Data for this task:
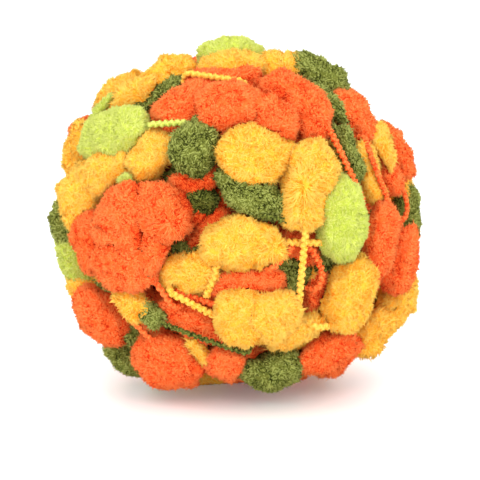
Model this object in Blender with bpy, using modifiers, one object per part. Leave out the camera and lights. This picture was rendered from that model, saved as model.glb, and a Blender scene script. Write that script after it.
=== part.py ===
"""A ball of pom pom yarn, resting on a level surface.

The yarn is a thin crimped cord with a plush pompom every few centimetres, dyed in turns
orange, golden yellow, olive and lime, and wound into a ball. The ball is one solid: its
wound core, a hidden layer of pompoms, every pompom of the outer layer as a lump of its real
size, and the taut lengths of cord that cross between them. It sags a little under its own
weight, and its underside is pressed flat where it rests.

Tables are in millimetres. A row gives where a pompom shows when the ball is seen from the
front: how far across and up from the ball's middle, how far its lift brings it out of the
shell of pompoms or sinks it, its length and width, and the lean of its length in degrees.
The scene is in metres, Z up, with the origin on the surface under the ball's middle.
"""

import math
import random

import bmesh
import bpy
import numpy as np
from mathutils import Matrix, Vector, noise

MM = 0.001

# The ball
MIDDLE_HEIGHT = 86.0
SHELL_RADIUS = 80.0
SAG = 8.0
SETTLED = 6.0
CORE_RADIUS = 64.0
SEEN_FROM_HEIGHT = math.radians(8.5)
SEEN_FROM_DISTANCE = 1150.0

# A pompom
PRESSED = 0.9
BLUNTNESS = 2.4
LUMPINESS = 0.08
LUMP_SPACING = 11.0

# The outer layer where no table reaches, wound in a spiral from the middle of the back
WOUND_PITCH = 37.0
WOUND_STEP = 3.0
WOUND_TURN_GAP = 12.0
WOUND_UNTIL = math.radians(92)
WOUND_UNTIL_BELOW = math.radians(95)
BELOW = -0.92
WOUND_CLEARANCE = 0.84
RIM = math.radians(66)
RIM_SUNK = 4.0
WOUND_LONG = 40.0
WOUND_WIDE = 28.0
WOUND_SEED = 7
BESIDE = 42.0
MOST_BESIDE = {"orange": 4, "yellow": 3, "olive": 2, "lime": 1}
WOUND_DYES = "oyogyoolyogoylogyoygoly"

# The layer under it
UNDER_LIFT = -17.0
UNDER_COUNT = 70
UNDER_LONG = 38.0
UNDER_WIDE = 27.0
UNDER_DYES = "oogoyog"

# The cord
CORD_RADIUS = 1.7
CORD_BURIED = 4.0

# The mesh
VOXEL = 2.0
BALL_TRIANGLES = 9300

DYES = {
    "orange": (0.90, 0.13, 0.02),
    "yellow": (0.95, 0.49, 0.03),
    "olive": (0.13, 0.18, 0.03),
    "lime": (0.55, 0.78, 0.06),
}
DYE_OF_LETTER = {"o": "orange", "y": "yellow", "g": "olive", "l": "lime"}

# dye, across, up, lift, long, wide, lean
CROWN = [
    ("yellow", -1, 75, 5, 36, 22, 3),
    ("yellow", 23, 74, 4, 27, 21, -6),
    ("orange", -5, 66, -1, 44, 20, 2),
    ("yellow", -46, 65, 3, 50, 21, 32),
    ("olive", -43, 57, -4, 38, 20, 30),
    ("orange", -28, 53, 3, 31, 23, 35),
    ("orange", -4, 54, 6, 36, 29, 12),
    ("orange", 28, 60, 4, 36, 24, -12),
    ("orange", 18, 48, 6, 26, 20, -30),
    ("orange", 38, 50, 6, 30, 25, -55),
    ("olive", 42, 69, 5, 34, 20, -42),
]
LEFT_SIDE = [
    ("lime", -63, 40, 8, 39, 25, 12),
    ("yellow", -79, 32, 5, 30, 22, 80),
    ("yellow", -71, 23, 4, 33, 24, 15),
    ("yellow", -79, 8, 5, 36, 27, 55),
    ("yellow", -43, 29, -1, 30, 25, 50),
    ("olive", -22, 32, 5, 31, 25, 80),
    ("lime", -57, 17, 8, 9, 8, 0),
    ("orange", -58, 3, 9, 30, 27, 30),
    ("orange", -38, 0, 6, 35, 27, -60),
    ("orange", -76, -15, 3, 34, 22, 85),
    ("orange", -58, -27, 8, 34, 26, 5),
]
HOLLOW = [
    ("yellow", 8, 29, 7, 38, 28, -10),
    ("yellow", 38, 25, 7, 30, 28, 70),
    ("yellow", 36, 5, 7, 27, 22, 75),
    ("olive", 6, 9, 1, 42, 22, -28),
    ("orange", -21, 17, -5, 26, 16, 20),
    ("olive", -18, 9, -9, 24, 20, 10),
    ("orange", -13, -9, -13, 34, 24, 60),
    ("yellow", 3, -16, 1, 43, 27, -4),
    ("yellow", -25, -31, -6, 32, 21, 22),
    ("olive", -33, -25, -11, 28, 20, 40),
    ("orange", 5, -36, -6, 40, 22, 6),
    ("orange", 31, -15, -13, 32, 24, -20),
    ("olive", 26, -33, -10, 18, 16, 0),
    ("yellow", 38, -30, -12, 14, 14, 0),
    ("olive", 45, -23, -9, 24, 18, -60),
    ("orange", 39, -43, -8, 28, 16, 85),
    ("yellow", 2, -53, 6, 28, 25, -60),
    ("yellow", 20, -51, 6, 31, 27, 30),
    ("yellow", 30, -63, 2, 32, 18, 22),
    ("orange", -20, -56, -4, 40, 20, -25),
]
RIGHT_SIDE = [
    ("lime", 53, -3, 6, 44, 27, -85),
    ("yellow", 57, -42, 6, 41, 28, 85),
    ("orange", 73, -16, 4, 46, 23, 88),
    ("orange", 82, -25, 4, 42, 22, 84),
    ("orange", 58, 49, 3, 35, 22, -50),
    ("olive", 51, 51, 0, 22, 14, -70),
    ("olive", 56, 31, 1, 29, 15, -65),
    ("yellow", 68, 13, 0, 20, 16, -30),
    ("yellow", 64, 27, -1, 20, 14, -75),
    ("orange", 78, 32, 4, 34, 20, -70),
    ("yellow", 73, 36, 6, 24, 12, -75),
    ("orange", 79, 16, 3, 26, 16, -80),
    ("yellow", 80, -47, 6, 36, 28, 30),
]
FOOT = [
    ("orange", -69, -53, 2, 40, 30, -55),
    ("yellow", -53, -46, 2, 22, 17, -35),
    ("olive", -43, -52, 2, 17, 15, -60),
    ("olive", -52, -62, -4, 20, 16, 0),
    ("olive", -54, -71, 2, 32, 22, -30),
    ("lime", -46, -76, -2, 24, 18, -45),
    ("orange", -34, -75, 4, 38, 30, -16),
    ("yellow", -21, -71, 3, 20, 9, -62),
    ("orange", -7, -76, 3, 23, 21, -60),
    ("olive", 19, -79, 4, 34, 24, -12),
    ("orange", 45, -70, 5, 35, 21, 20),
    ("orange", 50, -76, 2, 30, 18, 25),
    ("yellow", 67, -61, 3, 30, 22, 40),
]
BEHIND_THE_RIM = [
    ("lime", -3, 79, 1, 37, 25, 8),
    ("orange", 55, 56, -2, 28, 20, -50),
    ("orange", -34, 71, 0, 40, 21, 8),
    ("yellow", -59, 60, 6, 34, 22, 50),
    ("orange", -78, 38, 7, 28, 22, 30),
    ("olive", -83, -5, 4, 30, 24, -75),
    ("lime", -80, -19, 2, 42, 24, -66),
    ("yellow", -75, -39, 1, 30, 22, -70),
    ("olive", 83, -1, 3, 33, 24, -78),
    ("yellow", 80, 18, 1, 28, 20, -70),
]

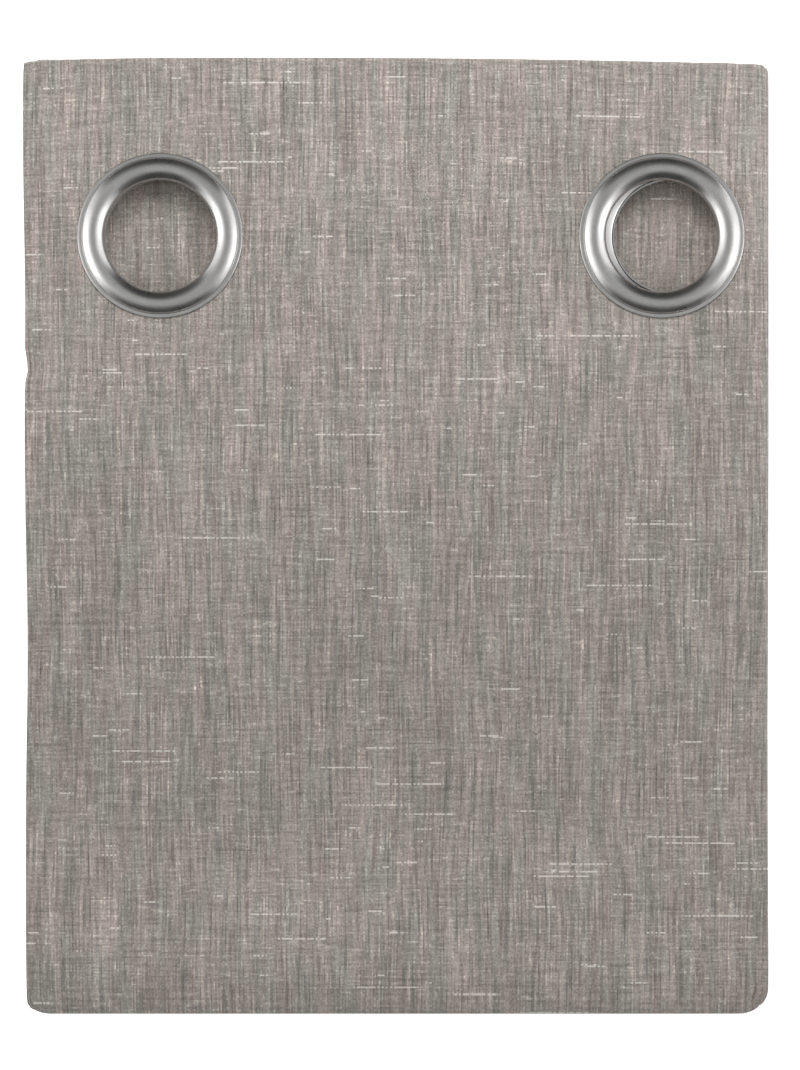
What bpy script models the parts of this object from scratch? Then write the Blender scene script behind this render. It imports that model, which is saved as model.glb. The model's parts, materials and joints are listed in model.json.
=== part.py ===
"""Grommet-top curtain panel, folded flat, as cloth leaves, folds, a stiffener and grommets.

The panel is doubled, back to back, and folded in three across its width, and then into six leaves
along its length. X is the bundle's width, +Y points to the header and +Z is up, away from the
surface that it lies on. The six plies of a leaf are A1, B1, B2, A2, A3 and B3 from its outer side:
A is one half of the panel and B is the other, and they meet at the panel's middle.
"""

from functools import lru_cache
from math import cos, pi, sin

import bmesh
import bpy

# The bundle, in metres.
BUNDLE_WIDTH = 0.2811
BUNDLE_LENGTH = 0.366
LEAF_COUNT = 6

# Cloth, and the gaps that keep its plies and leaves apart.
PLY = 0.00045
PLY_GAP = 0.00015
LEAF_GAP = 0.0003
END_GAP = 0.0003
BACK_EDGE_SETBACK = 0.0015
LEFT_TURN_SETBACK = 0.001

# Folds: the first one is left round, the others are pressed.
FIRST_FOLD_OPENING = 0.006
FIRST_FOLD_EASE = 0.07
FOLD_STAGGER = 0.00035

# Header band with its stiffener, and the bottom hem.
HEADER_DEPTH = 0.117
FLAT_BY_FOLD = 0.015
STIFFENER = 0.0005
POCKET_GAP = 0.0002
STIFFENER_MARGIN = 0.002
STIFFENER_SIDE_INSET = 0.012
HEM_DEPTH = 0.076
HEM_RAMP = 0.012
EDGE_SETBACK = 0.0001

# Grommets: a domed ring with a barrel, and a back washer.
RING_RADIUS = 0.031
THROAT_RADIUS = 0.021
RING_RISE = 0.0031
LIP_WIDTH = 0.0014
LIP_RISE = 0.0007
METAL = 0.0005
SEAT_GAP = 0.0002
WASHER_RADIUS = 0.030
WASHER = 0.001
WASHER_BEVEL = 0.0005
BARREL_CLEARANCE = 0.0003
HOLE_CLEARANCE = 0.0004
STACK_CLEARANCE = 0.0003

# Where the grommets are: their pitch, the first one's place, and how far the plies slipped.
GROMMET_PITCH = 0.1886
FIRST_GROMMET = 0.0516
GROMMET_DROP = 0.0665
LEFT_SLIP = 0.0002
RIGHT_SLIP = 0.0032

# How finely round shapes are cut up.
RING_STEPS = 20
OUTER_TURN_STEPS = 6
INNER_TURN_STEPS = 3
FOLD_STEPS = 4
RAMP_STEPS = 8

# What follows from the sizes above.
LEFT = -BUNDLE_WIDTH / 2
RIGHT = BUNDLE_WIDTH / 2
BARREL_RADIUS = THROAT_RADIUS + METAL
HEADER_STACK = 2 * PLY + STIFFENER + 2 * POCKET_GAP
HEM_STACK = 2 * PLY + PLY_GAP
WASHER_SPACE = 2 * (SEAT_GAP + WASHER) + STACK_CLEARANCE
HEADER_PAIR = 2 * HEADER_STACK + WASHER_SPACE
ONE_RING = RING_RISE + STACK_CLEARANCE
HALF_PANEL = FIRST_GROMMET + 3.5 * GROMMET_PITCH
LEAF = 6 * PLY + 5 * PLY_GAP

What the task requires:
Quote exactly the stretch of lines above that starts at the first one and ends at the line with "import random", and nothing beyond it.

The result:
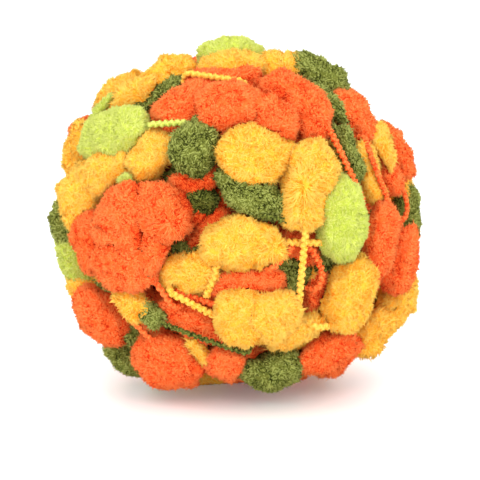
Model this object in Blender with bpy, using modifiers, one object per part. Leave out the camera and lights. This picture was rendered from that model, saved as model.glb, and a Blender scene script. Write that script after it.
=== part.py ===
"""A ball of pom pom yarn, resting on a level surface.

The yarn is a thin crimped cord with a plush pompom every few centimetres, dyed in turns
orange, golden yellow, olive and lime, and wound into a ball. The ball is one solid: its
wound core, a hidden layer of pompoms, every pompom of the outer layer as a lump of its real
size, and the taut lengths of cord that cross between them. It sags a little under its own
weight, and its underside is pressed flat where it rests.

Tables are in millimetres. A row gives where a pompom shows when the ball is seen from the
front: how far across and up from the ball's middle, how far its lift brings it out of the
shell of pompoms or sinks it, its length and width, and the lean of its length in degrees.
The scene is in metres, Z up, with the origin on the surface under the ball's middle.
"""

import math
import random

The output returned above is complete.